Green Sea Turtle
A 2-year-old green turtle at a tropical reef aquarium at Oceanworld Manly in Australia. Greg Wood/GETTY

A warming earth is causing a turtle population in Australia’s Great Barrier Reef to become increasingly female, according to research published Monday.

The paper warned that climate change could threaten the green sea turtle’s future. Temperatures during incubation affect which sex the sea turtles become, and as temperatures rise globally the turtles could become entirely female. The turtle is already considered endangered.

The paper called “Environmental Warming and Feminization of One of the Largest Sea Turtle Populations in the World” was published in the scientific journal Current Biology. The research was conducted by scientists from National Oceanic and Atmospheric Administration (NOAA), California State University and Worldwide Fund for Nature Australia.

The research examined two genetically distinct groups of turtles, called rookeries, that live in and around the Great Barrier Reef. The scientists found that a group of turtles in the cooler southern part of the reef were 65 to 69 percent female while a group from the water northern part of the reef skewed much more female. Researchers found that adults were 86.8 percent female while juvenile and sub-adult turtles were more than 99 percent female in the northern population.

Scientists believe the trend toward feminization in the green sea turtles had been happening for at least 20 years. In addition to affecting sex outcome of the turtles, higher temperatures also increase mortality rate amounts turtle offspring.

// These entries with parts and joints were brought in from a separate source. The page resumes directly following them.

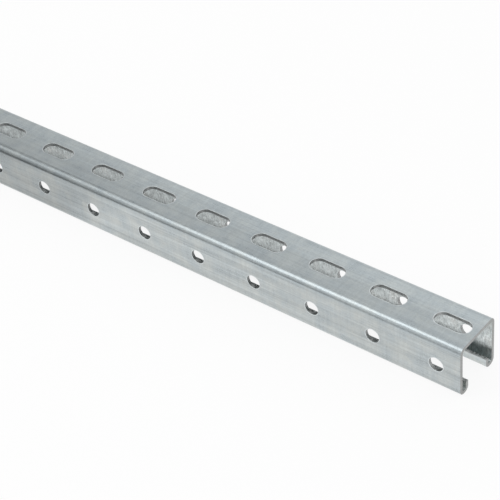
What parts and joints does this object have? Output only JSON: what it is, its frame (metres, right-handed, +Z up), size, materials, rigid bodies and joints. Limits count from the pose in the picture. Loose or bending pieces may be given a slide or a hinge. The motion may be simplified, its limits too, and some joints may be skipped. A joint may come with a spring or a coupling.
{
  "type": "strut channel",
  "caption": "Square galvanised strut channel with its open side down, inturned lips, a row of long slots in the web and round holes across both flanges.",
  "frame": {"origin": "middle of the channel's length and width, on the plane that the lips' rolled feet stand on", "axes": "+X along the channel towards the end that is nearest a slot, +Y across it, +Z up from the open side to the web"},
  "size_m": [0.6096, 0.0412, 0.0413],
  "materials": {
    "galvanised_steel": "pre-galvanised zinc skin, satin, with fine rolling streaks along the length and faint spangle"
  },
  "bodies": {
    "root": {"strut_channel": "galvanised_steel"}
  },
  "joints": []
}
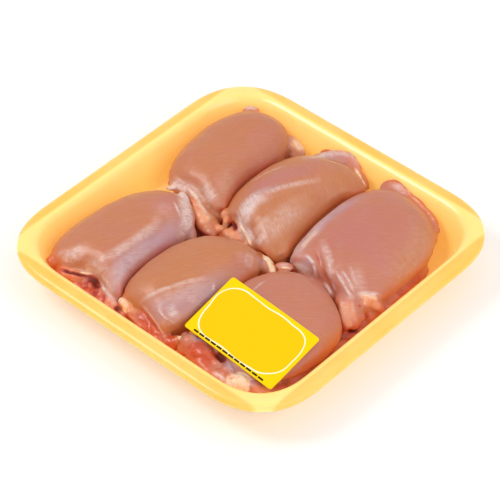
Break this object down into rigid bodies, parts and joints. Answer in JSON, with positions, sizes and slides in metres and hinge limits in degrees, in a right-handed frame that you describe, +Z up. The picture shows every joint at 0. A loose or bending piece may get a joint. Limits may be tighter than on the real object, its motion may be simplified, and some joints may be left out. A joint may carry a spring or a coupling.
{
  "type": "meat tray pack",
  "caption": "Square yellow foam tray with a rolled rim, filled with plump folded raw thighs under a tilted plain label.",
  "frame": {"origin": "centre of the tray's flat underside", "axes": "+Z up out of the tray, +X along a row of three thighs, -Y towards the side where the label lies"},
  "size_m": [0.24, 0.24, 0.0366],
  "materials": {
    "foam": "smooth satin skin of expanded foam",
    "meat": "moist raw meat with pale fat and silvery membrane",
    "label": "smooth coated paper"
  },
  "bodies": {
    "root": {"tray": "foam", "thigh_front_left": "meat", "thigh_back_left": "meat", "thigh_front_middle": "meat", "thigh_back_middle": "meat", "thigh_front_right": "meat", "thigh_back_right": "meat", "label": "label"}
  },
  "joints": []
}
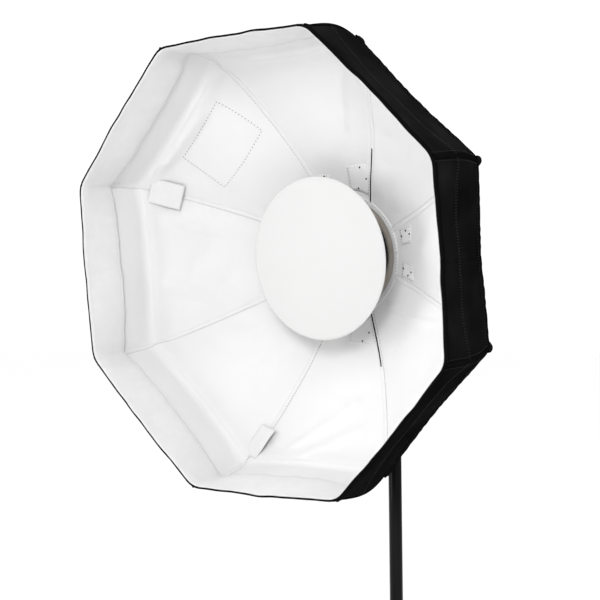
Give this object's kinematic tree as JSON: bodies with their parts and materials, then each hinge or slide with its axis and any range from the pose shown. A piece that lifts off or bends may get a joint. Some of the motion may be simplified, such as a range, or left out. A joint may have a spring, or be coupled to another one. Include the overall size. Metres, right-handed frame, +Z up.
{
  "type": "studio softbox",
  "caption": "Octagonal white-lined fabric softbox with a central deflector disc, on a rotating speed ring, a tilting bracket and a low folding stand.",
  "frame": {"origin": "on the floor, under the middle of the bounding box", "axes": "+Z up; the softbox's open front faces -Y and 5.3 degrees down; +X to the right of someone who looks into the front"},
  "size_m": [0.7648, 0.6822, 1.1393],
  "materials": {
    "white_cloth": "white satin nylon lining, faint sheen, soft creases",
    "black_cloth": "black coated woven nylon, matt with a faint sheen",
    "white_disc": "smooth matt white powder coat",
    "cast_aluminium": "satin cast aluminium with a warm tint",
    "black_metal": "satin black powder coat",
    "black_plastic": "fine-grained moulded black nylon",
    "steel": "drawn bright steel",
    "rubber": "matt black rubber"
  },
  "bodies": {
    "base": {"base_hub": "black_metal", "column": "black_metal", "column_collar": "black_plastic", "leg_front": "black_metal", "foot_front": "rubber", "leg_pin_right": "steel", "leg_pin_left": "steel"},
    "leg_right": {"leg_right": "black_metal", "foot_right": "rubber"},
    "leg_left": {"leg_left": "black_metal", "foot_left": "rubber"},
    "hub_knob": {"hub_knob": "black_plastic"},
    "collar_knob": {"collar_knob": "black_plastic"},
    "riser": {"riser": "black_metal", "stud": "steel"},
    "head": {"tilt_head": "black_metal"},
    "receiver_knob": {"receiver_knob": "black_plastic"},
    "bracket": {"ring_adapter": "black_metal", "tilt_bracket": "black_metal", "tilt_bolt": "steel"},
    "tilt_lever": {"tilt_lever": "black_plastic"},
    "ring_lock_knob": {"ring_lock_knob": "black_plastic"},
    "shell": {"speed_ring": "cast_aluminium", "rib_1": "steel", "rib_2": "steel", "rib_3": "steel", "rib_4": "steel", "rib_5": "steel", "rib_6": "steel", "rib_7": "steel", "rib_8": "steel", "rib_cap_1": "black_plastic", "rib_cap_2": "black_plastic", "rib_cap_3": "black_plastic", "rib_cap_4": "black_plastic", "rib_cap_5": "black_plastic", "rib_cap_6": "black_plastic", "rib_cap_7": "black_plastic", "rib_cap_8": "black_plastic", "back_panel_1": "black_cloth", "back_panel_2": "black_cloth", "back_panel_3": "black_cloth", "back_panel_4": "black_cloth", "back_panel_5": "black_cloth", "back_panel_6": "black_cloth", "back_panel_7": "black_cloth", "back_panel_8": "black_cloth", "side_wall": "black_cloth", "front_band": "white_cloth", "rim_binding": "black_cloth", "seam_tag": "white_cloth", "side_tag": "white_cloth", "deflector_rod_1": "steel", "deflector_rod_2": "steel", "deflector_rod_3": "steel"},
    "deflector": {"deflector_disc": "white_disc", "deflector_spider": "black_metal"},
    "deflector_screw_1": {"deflector_screw_1": "black_plastic"},
    "deflector_screw_2": {"deflector_screw_2": "black_plastic"},
    "deflector_screw_3": {"deflector_screw_3": "black_plastic"}
  },
  "joints": [
    {"name": "leg_right_swing", "type": "hinge", "parent": "base", "child": "leg_right", "pos_m": [0.03811, 0.15113, 0.029], "axis": [0, 0, 1], "range_deg": [-120, 0]},
    {"name": "leg_left_swing", "type": "hinge", "parent": "base", "child": "leg_left", "pos_m": [-0.03811, 0.15113, 0.029], "axis": [0, 0, 1], "range_deg": [0, 120]},
    {"name": "riser_height", "type": "slide", "parent": "base", "child": "riser", "axis": [0, 0, 1], "range_m": [-0.08, 0.11]},
    {"name": "pan", "type": "hinge", "parent": "riser", "child": "head", "pos_m": [0, 0.12913, 0.606], "axis": [0, 0, 1], "continuous": true},
    {"name": "tilt", "type": "hinge", "parent": "head", "child": "bracket", "pos_m": [0, 0.12913, 0.66], "axis": [1, 0, 0], "range_deg": [-95, 30]},
    {"name": "ring_turn", "type": "hinge", "parent": "bracket", "child": "shell", "pos_m": [0, -0.00311, 0.78633], "axis": [0, 0.9957, 0.0924], "continuous": true},
    {"name": "deflector_depth", "type": "slide", "parent": "shell", "child": "deflector", "axis": [0, 0.9957, 0.0924], "range_m": [-0.015, 0.022]},
    {"name": "tilt_lever_turn", "type": "hinge", "parent": "bracket", "child": "tilt_lever", "pos_m": [0.028, 0.12913, 0.66], "axis": [1, 0, 0], "range_deg": [-90, 60]},
    {"name": "ring_lock_turn", "type": "hinge", "parent": "bracket", "child": "ring_lock_knob", "pos_m": [-0.046, 0.00447, 0.86704], "axis": [0, 0.9957, 0.0924], "range_deg": [0, 270]},
    {"name": "receiver_knob_turn", "type": "hinge", "parent": "head", "child": "receiver_knob", "pos_m": [0, 0.13788, 0.606], "axis": [0, 1, 0], "range_deg": [0, 270]},
    {"name": "collar_knob_turn", "type": "hinge", "parent": "base", "child": "collar_knob", "pos_m": [0, 0.13973, 0.454], "axis": [0, 1, 0], "range_deg": [0, 270]},
    {"name": "hub_knob_turn", "type": "hinge", "parent": "base", "child": "hub_knob", "pos_m": [0, 0.14223, 0.068], "axis": [0, 1, 0], "range_deg": [0, 270]},
    {"name": "deflector_screw_1_turn", "type": "hinge", "parent": "deflector", "child": "deflector_screw_1", "pos_m": [0.0448, -0.06305, 0.85869], "axis": [0.5, -0.08, 0.8623], "range_deg": [0, 270]},
    {"name": "deflector_screw_2_turn", "type": "hinge", "parent": "deflector", "child": "deflector_screw_2", "pos_m": [-0.0896, -0.05588, 0.78143], "axis": [-1, 0, 0], "range_deg": [0, 270]},
    {"name": "deflector_screw_3_turn", "type": "hinge", "parent": "deflector", "child": "deflector_screw_3", "pos_m": [0.0448, -0.04871, 0.70417], "axis": [0.5, 0.08, -0.8623], "range_deg": [0, 270]}
  ]
}
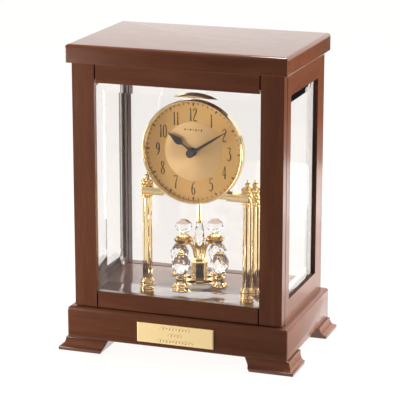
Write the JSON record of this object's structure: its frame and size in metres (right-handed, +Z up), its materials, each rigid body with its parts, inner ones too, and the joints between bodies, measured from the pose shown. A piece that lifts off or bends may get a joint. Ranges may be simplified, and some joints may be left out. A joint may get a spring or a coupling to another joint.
{
  "type": "anniversary clock",
  "caption": "Glazed wooden mantel clock case on bracket feet with a hinged front door, round dial on a gilt column stand, and a rotating crystal pendulum.",
  "frame": {"origin": "centre of the footprint, on the surface the feet stand on", "axes": "+X to the right seen from the front, +Y to the rear, +Z up; the dial and the door face -Y"},
  "size_m": [0.235, 0.152, 0.297],
  "materials": {
    "lacquered_wood": "dark walnut stain under satin lacquer",
    "bevelled_glass": "clear, polished bevels",
    "crystal": "clear, faceted",
    "gilt": "polished gold plate",
    "brass": "polished brass",
    "dial_gold": "satin gold plate with a spun centre and printed dark figures",
    "nickel": "nickel plate",
    "hand_black": "dark grey lacquer",
    "black_plastic": "matt moulded",
    "cell_sleeve": "plain printed sleeve, no lettering"
  },
  "bodies": {
    "root": {"base_plinth": "lacquered_wood", "battery": "cell_sleeve", "battery_cover": "black_plastic", "bezel": "gilt", "column_left": "gilt", "column_right": "gilt", "cross_bar": "gilt", "dial": "dial_gold", "dial_drum": "gilt", "engraved_plate": "brass", "finial_left": "gilt", "finial_right": "gilt", "floor_board": "lacquered_wood", "foot_front_left": "lacquered_wood", "foot_front_right": "lacquered_wood", "foot_rear_left": "lacquered_wood", "foot_rear_right": "lacquered_wood", "glass_clip_left_front": "nickel", "glass_clip_left_rear": "nickel", "glass_clip_right_front": "nickel", "glass_clip_right_rear": "nickel", "hinge_leaf_case_lower": "brass", "hinge_leaf_case_upper": "brass", "movement_case": "black_plastic", "post_front_left": "lacquered_wood", "post_front_right": "lacquered_wood", "post_rear_left": "lacquered_wood", "post_rear_right": "lacquered_wood", "rear_glass": "bevelled_glass", "rear_rail_bottom": "lacquered_wood", "rear_rail_top": "lacquered_wood", "side_glass_left": "bevelled_glass", "side_glass_right": "bevelled_glass", "side_rail_bottom_left": "lacquered_wood", "side_rail_bottom_right": "lacquered_wood", "side_rail_top_left": "lacquered_wood", "side_rail_top_right": "lacquered_wood", "top_board": "lacquered_wood"},
    "door": {"door_glass": "bevelled_glass", "door_rail_bottom": "lacquered_wood", "door_rail_top": "lacquered_wood", "door_stile_left": "lacquered_wood", "door_stile_right": "lacquered_wood", "hinge_leaf_door_lower": "brass", "hinge_leaf_door_upper": "brass"},
    "hour_hand": {"hour_hand": "hand_black", "hour_wheel": "brass"},
    "minute_hand": {"minute_hand": "hand_black", "minute_arbor": "brass"},
    "setting_knob": {"setting_knob": "black_plastic"},
    "pendulum": {"crystal_lower_front_left": "crystal", "crystal_lower_front_right": "crystal", "crystal_lower_rear_left": "crystal", "crystal_lower_rear_right": "crystal", "crystal_upper_left": "crystal", "crystal_upper_right": "crystal", "pendulum_base": "gilt", "pendulum_carrier": "gilt", "pendulum_centre_crystal": "crystal", "pendulum_rod": "gilt"}
  },
  "joints": [
    {"name": "door_hinge", "type": "hinge", "parent": "root", "child": "door", "pos_m": [-0.1048, -0.056, 0.162], "axis": [0, 0, -1], "range_deg": [0, 110]},
    {"name": "minute_hand_turn", "type": "hinge", "parent": "root", "child": "minute_hand", "pos_m": [0, -0.0275, 0.1918], "axis": [0, 1, 0], "continuous": true},
    {"name": "hour_hand_turn", "type": "hinge", "parent": "root", "child": "hour_hand", "pos_m": [0, -0.0204, 0.1918], "axis": [0, 1, 0], "continuous": true},
    {"name": "setting_knob_turn", "type": "hinge", "parent": "root", "child": "setting_knob", "pos_m": [0.012, 0.01, 0.1918], "axis": [0, 1, 0], "continuous": true},
    {"name": "pendulum_swing", "type": "hinge", "parent": "root", "child": "pendulum", "pos_m": [0, 0, 0.1], "axis": [0, 0, 1], "range_deg": [-180, 180]}
  ],
  "couplings": [
    {"joint": "hour_hand_turn", "follows": "minute_hand_turn", "ratio": 0.083333},
    {"joint": "setting_knob_turn", "follows": "minute_hand_turn", "ratio": -0.33333}
  ]
}
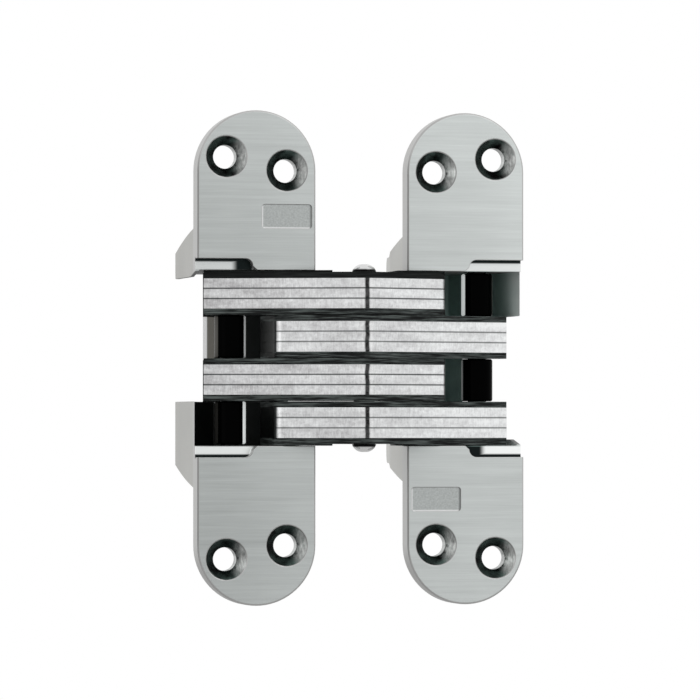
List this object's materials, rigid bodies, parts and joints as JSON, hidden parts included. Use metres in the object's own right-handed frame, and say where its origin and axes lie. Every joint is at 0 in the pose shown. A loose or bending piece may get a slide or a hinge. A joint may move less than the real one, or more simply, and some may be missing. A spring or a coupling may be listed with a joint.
{
  "type": "concealed door hinge",
  "caption": "Concealed door hinge: two round-ended cast leaves joined by crossing laminated links that fold into their housings.",
  "frame": {"origin": "middle of the whole hinge in its open position, halfway between the leaves and at mid depth", "axes": "+Z along the pins, +X from the fixed leaf to the swing leaf, the face plates look along -Y"},
  "size_m": [0.0796, 0.0462, 0.1174],
  "materials": {
    "cast_satin": "satin chrome on cast metal, brushed across the face",
    "plate_steel": "bright sheared edges",
    "cover_dark": "black oxide, satin",
    "roller_black": "polished black",
    "pin_steel": "polished steel"
  },
  "bodies": {
    "fixed": {"fixed_leaf": "cast_satin", "fixed_pivot_pin": "pin_steel"},
    "link_two": {"row2_cover_upper": "cover_dark", "row2_plate_upper": "plate_steel", "row2_plate_middle": "plate_steel", "row2_plate_lower": "plate_steel", "row2_cover_lower": "cover_dark", "row4_cover_upper": "cover_dark", "row4_plate_upper": "plate_steel", "row4_plate_middle": "plate_steel", "row4_plate_lower": "plate_steel", "row4_cover_lower": "cover_dark", "centre_pin": "pin_steel", "swing_slide_pin": "pin_steel", "row1_roller": "roller_black", "row3_roller": "roller_black"},
    "link_one": {"row1_cover_upper": "cover_dark", "row1_plate_upper": "plate_steel", "row1_plate_middle": "plate_steel", "row1_plate_lower": "plate_steel", "row1_cover_lower": "cover_dark", "row3_cover_upper": "cover_dark", "row3_plate_upper": "plate_steel", "row3_plate_middle": "plate_steel", "row3_plate_lower": "plate_steel", "row3_cover_lower": "cover_dark", "fixed_slide_pin": "pin_steel", "row2_roller": "roller_black", "row4_roller": "roller_black"},
    "swing": {"swing_leaf": "cast_satin", "swing_pivot_pin": "pin_steel"}
  },
  "joints": [
    {"name": "fold", "type": "hinge", "parent": "fixed", "child": "link_two", "pos_m": [-0.0171, 0.0014, 0], "axis": [0, 0, -1], "range_deg": [0, 82.12]},
    {"name": "cross", "type": "hinge", "parent": "link_two", "child": "link_one", "pos_m": [0, -0.0191, 0], "axis": [0, 0, -1], "range_deg": [0, 15.77]},
    {"name": "swing_turn", "type": "hinge", "parent": "link_one", "child": "swing", "pos_m": [0.0171, 0.0014, 0], "axis": [0, 0, -1], "range_deg": [0, 82.12]}
  ],
  "couplings": [
    {"joint": "cross", "follows": "fold", "ratio": 0.19199},
    {"joint": "swing_turn", "follows": "fold", "ratio": 1}
  ]
}
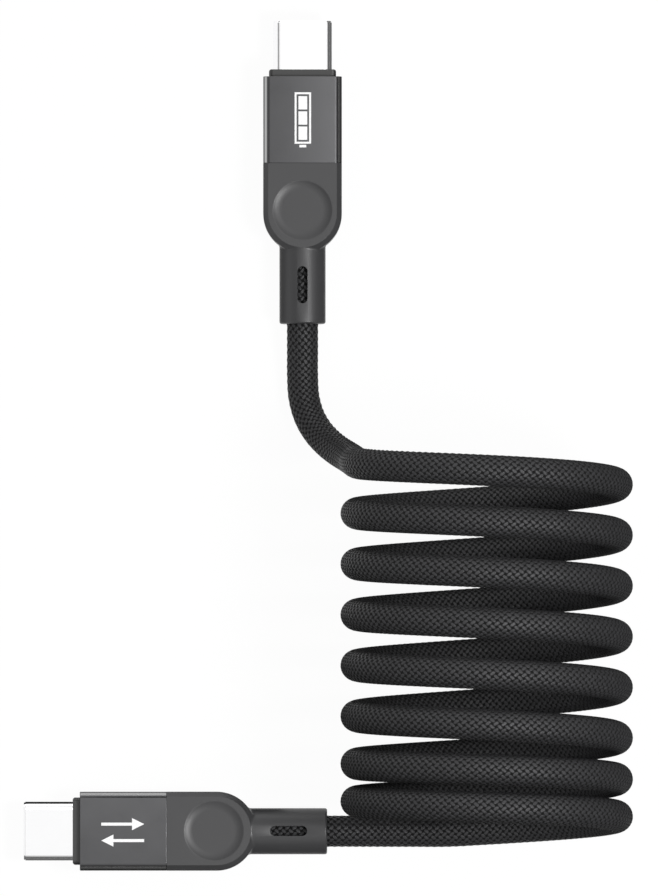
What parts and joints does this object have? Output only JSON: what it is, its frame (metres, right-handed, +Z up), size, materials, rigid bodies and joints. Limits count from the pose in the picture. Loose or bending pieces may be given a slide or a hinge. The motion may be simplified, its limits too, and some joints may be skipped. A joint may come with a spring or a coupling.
{
  "type": "coiled charging cable with two usb-c plugs",
  "caption": "Braided charging cable wound in a self-holding coil, with a reversible plug in a metal sleeve and a slotted strain relief at each end.",
  "frame": {"origin": "on the table under the middle of the box that the two plugs span; the cord is left out of that box", "axes": "+Z up from the table, +Y the way that plug a points, -X the way that plug b points; the coil lies on its side with its axis along Y"},
  "size_m": [0.0851, 0.119, 0.0408],
  "materials": {
    "nickel_shell": "bright drawn and nickel-plated steel",
    "mouth_plastic": "moulded black plastic",
    "gold_contacts": "stamped and gold-plated",
    "spring_steel": "stamped spring steel",
    "board_green": "solder mask over glass fibre",
    "chip_black": "moulded chip case",
    "capacitor_tan": "sintered ceramic with tinned ends",
    "can_steel": "folded sheet",
    "collar_black": "moulded black plastic",
    "sleeve_gunmetal": "fine blasted and anodised gunmetal grey, with bright cut bevels",
    "grip_grey": "moulded soft grey plastic with a fine spark texture",
    "mould_white": "soft moulded filling",
    "print_white": "white screen print",
    "power_wire_red": "insulated stranded wire",
    "signal_wire_white": "insulated stranded wire",
    "ring_copper": "rolled and crimped copper",
    "cord_braid": "charcoal and black nylon braid"
  },
  "bodies": {
    "root": {"plug_shell_a": "nickel_shell", "insulator_a": "mouth_plastic", "contacts_upper_a": "gold_contacts", "contacts_lower_a": "gold_contacts", "latch_plate_a": "spring_steel", "ground_springs_a": "spring_steel", "circuit_board_a": "board_green", "board_capacitors_a": "capacitor_tan", "shield_can_a": "can_steel", "inner_housing_a": "collar_black", "metal_sleeve_a": "sleeve_gunmetal", "grip_body_a": "grip_grey", "inner_mould_a": "mould_white", "power_wires_a": "power_wire_red", "signal_wires_a": "signal_wire_white", "crimp_ring_a": "ring_copper", "plug_shell_b": "nickel_shell", "insulator_b": "mouth_plastic", "contacts_upper_b": "gold_contacts", "contacts_lower_b": "gold_contacts", "latch_plate_b": "spring_steel", "ground_springs_b": "spring_steel", "circuit_board_b": "board_green", "board_capacitors_b": "capacitor_tan", "shield_can_b": "can_steel", "inner_housing_b": "collar_black", "metal_sleeve_b": "sleeve_gunmetal", "grip_body_b": "grip_grey", "inner_mould_b": "mould_white", "power_wires_b": "power_wire_red", "signal_wires_b": "signal_wire_white", "crimp_ring_b": "ring_copper", "power_chip_a": "chip_black", "cord_lead_a": "cord_braid", "cord_coil": "cord_braid", "cord_lead_b": "cord_braid"}
  },
  "joints": []
}
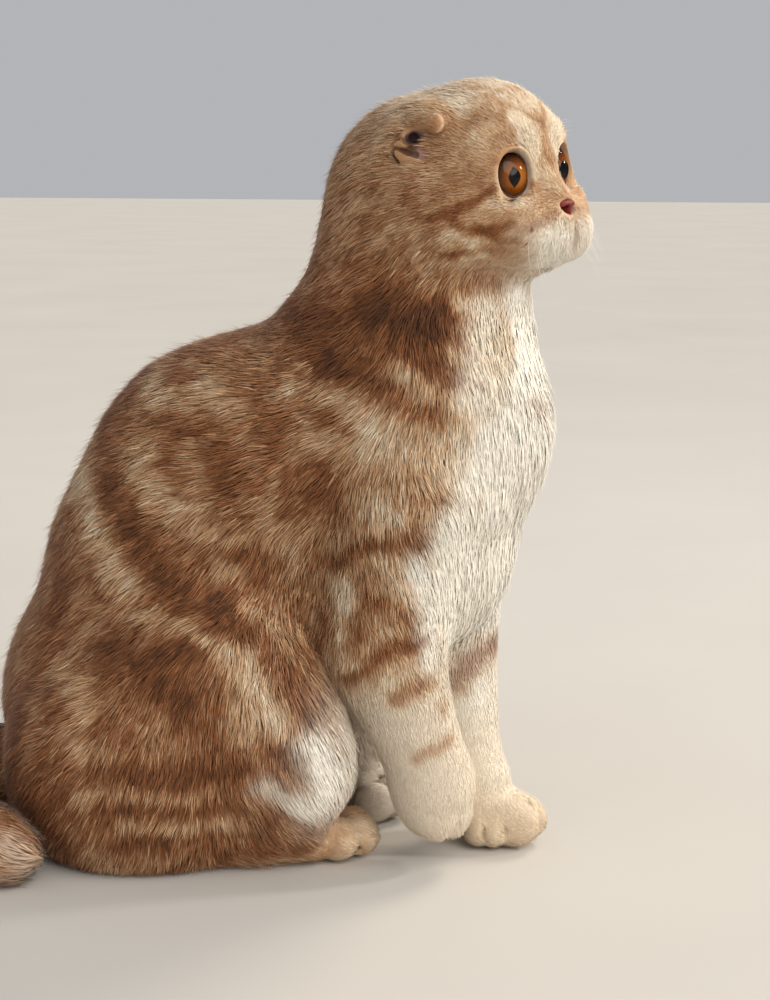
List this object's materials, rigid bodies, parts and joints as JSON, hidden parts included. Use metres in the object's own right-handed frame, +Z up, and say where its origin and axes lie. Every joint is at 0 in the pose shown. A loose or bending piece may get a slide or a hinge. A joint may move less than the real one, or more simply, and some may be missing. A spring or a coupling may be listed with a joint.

“While we can hope there might be some cooler years to produce a few more males, overall we can expect the temperatures to increase,” lead author Michael Jensen of NOAA told the Guardian. “Knowing what the sex ratios in the adult breeding population are today, and what they might look like five, 10 and 20 years from now when these young turtles grow up and become adults, is going to be incredibly valuable.”

Jensen also called the findings “a bit alarming.”

World Wildlife Fund Australia head Dermot O’Gorman told the Guardian Australia that climate change was taking a silent toll on animals.

“This is an invisible change. We can’t see the impact it’s having on a turtle population until a study like this shows some long-term trends,” said O’Gorman.

O’Gorman said that urgent action was needed, but that conservationists were experimenting with mitigation measures such as shade on the beaches where the turtles lay their eggs.